General information
- Founded: 1995
- Folded: 1996
- Headquartered: Miami, Florida, U.S.

League / conference affiliations
- Canadian Football League

= Miami Manatees (CFL) =

Proposed Canadian Football League (CFL) team

The Miami Manatees was a proposed Canadian Football League (CFL) team scheduled to begin play in the 1996 season, and had plans to play out of the Miami Orange Bowl in Miami, Florida. After looking at a possible expansion franchise, the decision to relocate the Las Vegas Posse to Miami became the preferred choice to land a CFL team in Miami. The team never came to fruition as the CFL suspended its U.S. operations in spring 1996.

==History==
By March 1995, an investment group that originally sought to relocate the defunct Las Vegas Posse franchise announced their intention to pursue an expansion franchise to begin play in the 1996 season. At this time the name Miami Manatees was officially submitted to the CFL, and the team announced that a portion ticket sales would go to a fund to help save Florida's manatees. The team even adopted a manatee named Gamzo. To be coached by Ron Meyer, the team needed to sell 20,000 to 25,000 tickets per game to break even.

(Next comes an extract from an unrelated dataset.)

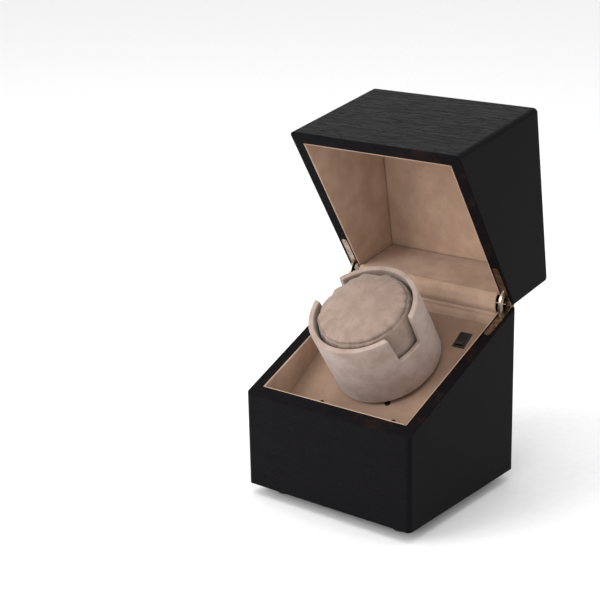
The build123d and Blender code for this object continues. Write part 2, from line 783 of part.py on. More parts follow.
rocker_outline += ThreePointArc((rocker_length / 2, 1.3), (0, 0.75), (-rocker_length / 2, 1.3))
rocker_outline += Line((-rocker_length / 2, 1.3), (-rocker_length / 2 + 0.3, -2.4))
rocker = extrude(Plane.YZ * make_face(rocker_outline), rocker_width)
rocker = Pos(-rocker_width / 2, 0, 0) * rocker
rocker -= switch_bore
rocker -= block(-9, 9, -9, 9, -9, -0.9) - disc(2.4, -9, 3)
rocker_pivot = Axis((0, 0, pivot_level), (1, 0, 0))
parts["switch_housing"] = switch_place * switch_housing
parts["switch_rocker"] = switch_place * rocker.rotate(rocker_pivot, -rocker_tilt)

# ---- Power inlet and control board -----------------------------------------------------------
inlet_place = Plane(
    origin=(inlet_x, half_depth, underside + inlet_height), x_dir=(1, 0, 0), z_dir=(0, 1, 0),
)
inlet = disc(7.0, 0, 1.8)
inlet = fillet(inlet.edges().sort_by(Axis.Z)[-1:], 0.6)
inlet += disc(5.5, -15, 0.1)
inlet -= disc(2.8, -10, 3)
inlet += disc(1.05, -11, -0.6)
parts["power_inlet"] = inlet_place * inlet
nut = disc(7.6, -12.2, -wall - 0.05, inner=5.5)
nut &= Pos(0, 0, -10) * extrude(RegularPolygon(8.0, 6), 8, both=True)
parts["inlet_nut"] = inlet_place * nut

pcb = block(
    pcb_x - pcb_width / 2, pcb_x + pcb_width / 2, pcb_y - pcb_depth / 2, pcb_y + pcb_depth / 2,
    pcb_z, pcb_z + pcb_thickness,
)
for x, y in pcb_holes:
    pcb -= Pos(x, y, pcb_z) * disc(1.05, -1, 3)
parts["control_board"] = pcb
pcb_top = pcb_z + pcb_thickness
lead_level = 3.0
small_screws = [face_plane * Location((u, v, 0)) * gearbox_screw for u, v in gearbox_spots]
chip = block(pcb_x - 6, pcb_x + 6, pcb_y - 4, pcb_y + 4, pcb_top, pcb_top + 2.2)
capacitor = Pos(pcb_x + 10, pcb_y - 13, 0) * disc(4.0, pcb_top, pcb_top + 11)
motor_plug = block(pcb_x + 11, pcb_x + 18, pcb_y - 1, pcb_y + 6, pcb_top, pcb_top + 6)
switch_plug = block(pcb_x + 11, pcb_x + 18, pcb_y + 9, pcb_y + 16, pcb_top, pcb_top + 6)
power_plug = block(inlet_x - 4, inlet_x + 4, pcb_y + 13, pcb_y + 20, pcb_top, pcb_top + 6)
parts["board_components"] = Compound(
    children=[chip, capacitor, motor_plug, switch_plug, power_plug]
)
board_screw = Pos(0, 0, pcb_top) * screw(1.0, pcb_lift + pcb_thickness + 4, 1.9, 1.2)
board_screw += disc(2.4, floor_top, pcb_z)

small_screws += [Pos(x, y, 0) * board_screw for x, y in pcb_holes]
parts["drive_screws"] = Compound(children=small_screws)


def lead(points):
    """A round lead through its points, with arcs as large as the runs allow."""
    vectors = [Vector(*p) for p in points]
    radii = []
    for before, here, after in zip(vectors, vectors[1:], vectors[2:]):
        turn = math.radians((here - before).get_angle(after - here))
        shorter = min((here - before).length, (after - here).length)
        radii.append(0.45 * shorter / math.tan(turn / 2))
    path = FilletPolyline(*points, radius=radii)
    start = Plane(origin=path @ 0, z_dir=path % 0)
    return sweep(start * Circle(lead_radius), path=path)


def under_face(u, v, w):
    """A point in the faceplate's frame, as a tuple in the case's."""
    return tuple(face_plane.from_local_coords(Vector(u, v, w)))


plug_z = pcb_top + lead_level
plug_face = pcb_x + 18
motor_end = motor_low - 1.5
parts["motor_lead"] = lead([
    under_face(0, -centre_distance, motor_end),
    under_face(0, -centre_distance, motor_end - 5),
    (-6.0, pcb_y + 2.5, plug_z + 1.5),
    (plug_face + 5, pcb_y + 2.5, plug_z),
    (plug_face, pcb_y + 2.5, plug_z),
])
parts["switch_lead"] = lead([
    under_face(switch_u, switch_v, -17.0),
    under_face(switch_u, switch_v, -28.0),
    (33.0, 45.0, 62.0),
    (17.0, 44.5, 40.0),
    (0.0, pcb_y + 13.5, plug_z + 4),
    (plug_face + 6, pcb_y + 12.5, plug_z),
    (plug_face, pcb_y + 12.5, plug_z),
])
inlet_end = half_depth - 15
inlet_level = underside + inlet_height
run_middle = (inlet_end + pcb_y + 20) / 2
power_lead = Rot(90, 0, 0) * Cylinder(lead_radius, inlet_end - pcb_y - 20)
parts["power_lead"] = Pos(inlet_x, run_middle, inlet_level) * power_lead

# ---- Write every piece -----------------------------------------------------------------------
os.makedirs("parts", exist_ok=True)
for name, shape in parts.items():
    export_step(shape, f"parts/{name}.step")
print(len(parts), "nodes")
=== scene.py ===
"""Looks of the watch winder box: leatherette case, suede linings, cup, cushion, hinges and drive.

Everything is in metres, in the part's own frame: the table is at z = 0, +Y points at the hinged
back and the lid stands open. CAD nodes keep their shape and get a finish; the soft pieces are
built here and stand for their plain CAD solids.
"""

import json
import logging
import math
from dataclasses import dataclass, field
from enum import Enum
from typing import Optional, Sequence

import bmesh
import bpy
import numpy as np
from mathutils import Matrix, Vector, noise


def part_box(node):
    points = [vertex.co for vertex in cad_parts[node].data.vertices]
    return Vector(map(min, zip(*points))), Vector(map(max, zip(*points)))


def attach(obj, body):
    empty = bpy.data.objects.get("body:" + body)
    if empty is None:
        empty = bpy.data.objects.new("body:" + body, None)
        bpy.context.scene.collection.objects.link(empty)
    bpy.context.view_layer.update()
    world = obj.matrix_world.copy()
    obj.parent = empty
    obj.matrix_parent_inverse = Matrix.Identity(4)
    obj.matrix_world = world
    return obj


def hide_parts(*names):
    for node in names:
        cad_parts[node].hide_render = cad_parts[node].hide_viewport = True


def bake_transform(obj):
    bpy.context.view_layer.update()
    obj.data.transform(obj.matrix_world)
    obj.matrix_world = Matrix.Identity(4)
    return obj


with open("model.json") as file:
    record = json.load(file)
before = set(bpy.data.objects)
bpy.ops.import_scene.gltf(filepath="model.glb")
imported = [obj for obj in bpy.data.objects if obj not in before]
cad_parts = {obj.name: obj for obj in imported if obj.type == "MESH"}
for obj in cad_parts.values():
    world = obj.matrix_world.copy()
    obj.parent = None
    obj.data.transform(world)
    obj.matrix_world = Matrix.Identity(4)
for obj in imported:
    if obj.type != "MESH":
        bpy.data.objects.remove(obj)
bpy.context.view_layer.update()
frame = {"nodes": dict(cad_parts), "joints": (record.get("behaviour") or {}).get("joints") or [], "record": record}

LOG = logging.getLogger("winder")
MM = 0.001
Colour = tuple[float, float, float]


# ---- Places shared by the pieces ---------------------------------------------------------------
def joint(name: str) -> dict:
    """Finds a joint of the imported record.

    Args:
        name: the joint's name.

    Returns:
        The joint's own entry.
    """
    return next(j for j in frame["joints"] if j["name"] == name)


def cad_points(node: str) -> np.ndarray:
    """Reads a CAD node's corner points.

    Args:
        node: the node's name.

    Returns:
        Its distinct points, one a row, in metres.
    """
    points = np.array([v.co for v in frame["nodes"][node].data.vertices], float)
    return np.unique(points.round(6), axis=0)


@dataclass(frozen=True)
class Hinge:
    """The lid's hinge axis, and the turn between the shut and the open lid."""

    pos: Vector = field(default_factory=lambda: Vector(joint("lid_hinge")["pos_m"]))
    open_turn: float = -math.radians(joint("lid_hinge")["range_deg"][1])

    def to_shut(self, point: Vector) -> Vector:
        """Turns a point of the open lid to where it is with the lid shut."""
        return Matrix.Rotation(-self.open_turn, 3, "X") @ (point - self.pos) + self.pos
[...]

Although previously stating that an expansion franchise would be preferred, the Miami ownership group sought to purchase the Las Vegas team after deals to relocate to Jackson, Mississippi, and Los Angeles, California, fell through. The cost of buying the Las Vegas franchise was estimated at $1.45 million as opposed to a $3 million expansion fee. Following an exhibition at the Orange Bowl between the Baltimore Stallions and the Birmingham Barracudas that drew an announced 20,250 spectators, the ownership group continued its pursuit to relocate the Posse franchise. The pursuit of the franchise would end in Spring 1996 when the CFL suspended its U.S. operations thus ending the prospect of the CFL playing in Miami.

Had the league gone forward with American teams in the 1996 season, the Manatees would have been the only CFL team to compete directly in an NFL market (the Baltimore Stallions refused to do so and moved to Montreal to become the revived Montreal Alouettes; had Baltimore stayed in the U.S. it would have relocated to recently vacated Houston).